Po chwili Stefan Kraft skoczył 125 metrów, ale był tylko drugi. Marius Lindvik uzyskał metrów 121 i wypadł z czołówki. Zostało trzech najlepszych zawodników pierwszej serii. Atak na pierwsze w sezonie 2022/2023 miejsce na podium przypuścił Kamil Stoch. Polak skoczył słabiej, niż w pierwszej próbie. 121 metrów dało mu piąte miejsce na finiszu, podium i tym razem uciekło, ale progres znów został wykonany.
Na skoczni trwała walka o końcowy triumf. Jako przedostatni skakał Anze Lanisek, wicelider ze Słowenii i jeden z bohaterów sezonu. Lądował na linii oznaczającej 121,5 metra, a to było zbyt mało, żeby wyprzedzić lidera z Norwegii.

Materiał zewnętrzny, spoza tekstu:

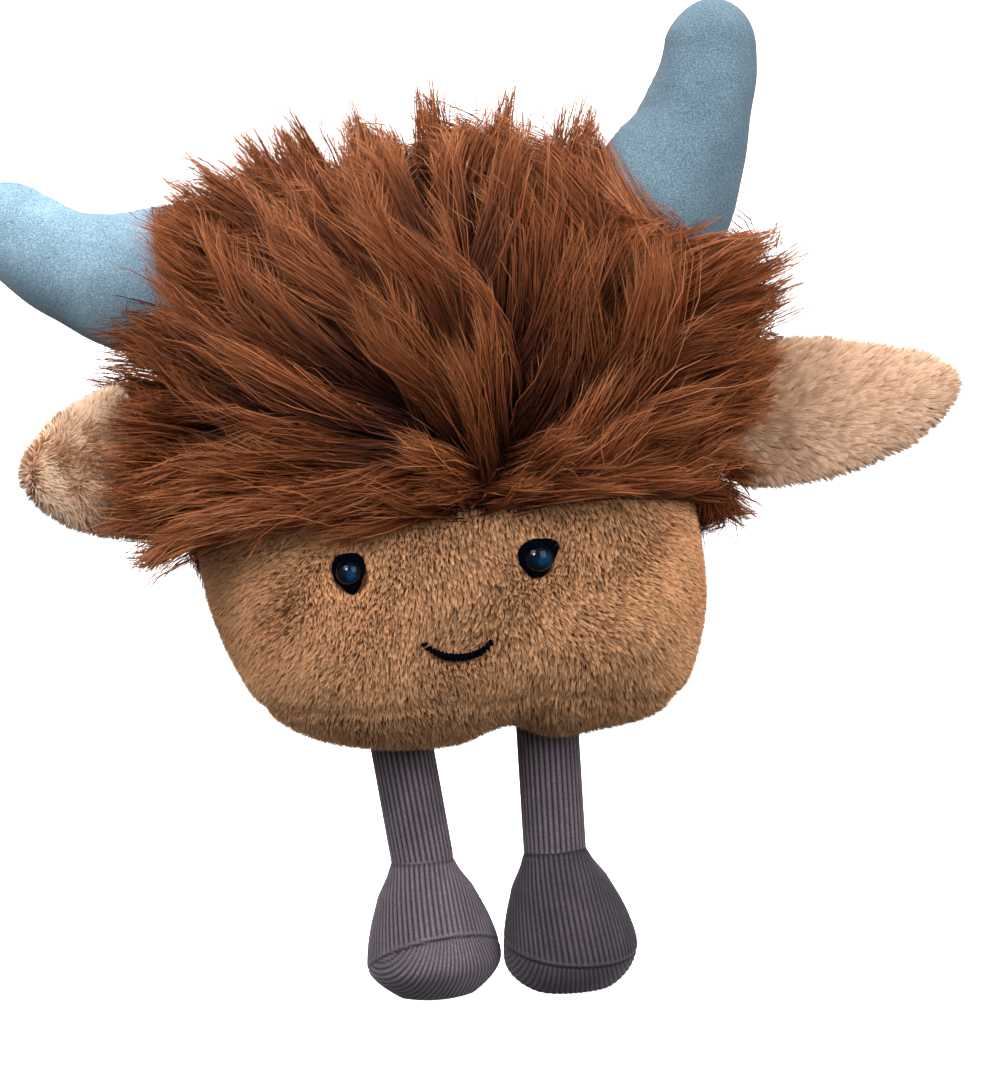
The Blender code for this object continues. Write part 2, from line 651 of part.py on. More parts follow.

Słoweniec spadł na miejsce trzecie i zostało już tylko dwóch ludzi w walce o wygraną. Halvor Egner Granerud i Dawid Kubacki, który miał w zanadrzu drugi skok w środowe popołudnie. I musiał utrzymać wypracowany zapas punktów.
Dawid Kubacki miał wszystko w swoich rękach, mógł odrobić część punktów do Halvora Egnera Graneruda i wygrać swoje piąte zawody w sezonie. Miał dużą przewagę po serii pierwszej, a do tego wiarę w to, że może w Innsbrucku odnieść sukces i odwrócić losy rywalizacji o złotego orła. Skoczył o wiele krócej od Norwega, 121,5 metra, za to miał duży zapas punktów i pokonał wielkiego rywala o 3,5 "oczka".
Tyle też odrobił do rywala w klasyfikacji generalnej. Liderem rywalizacji po trzech konkursach jest Halvor Egner Granerud, który zgromadził 877,8 punktu. Dawid Kubacki traci do niego 23,3 punktu, odrobił niewiele, ale wciąż ma szansę na końcowy triumf. Na trzecie miejsce wskoczył Anze Lanisek, Słoweniec ma 823,5 punktu i właśnie wyprzedził czwartego Piotra Żyłę (807,5 punktu). Piąty jest Kamil Stoch, który na swoim koncie ma równo 798 punktów. Paweł Wąsek zajmuje pozycję siedemnastą i ma równo 700 punktów.
W czwartek (5 stycznia) karawana 71. Turnieju Czterech Skoczni przenosi się do Bischofshofen, gdzie odbędą się treningi na skoczni, a potem kwalifikacje (godz. 16:30). W piątek (6 stycznia) rywalizacja o końcowy triumf w imprezie i czwarte zawody tegorocznego TCS. Ich rozpoczęcie zaplanowano także na godzinę 16:30, transmisje w Eurosporcie oraz TVN. Finisz imprezy zapowiada się po prostu pasjonująco.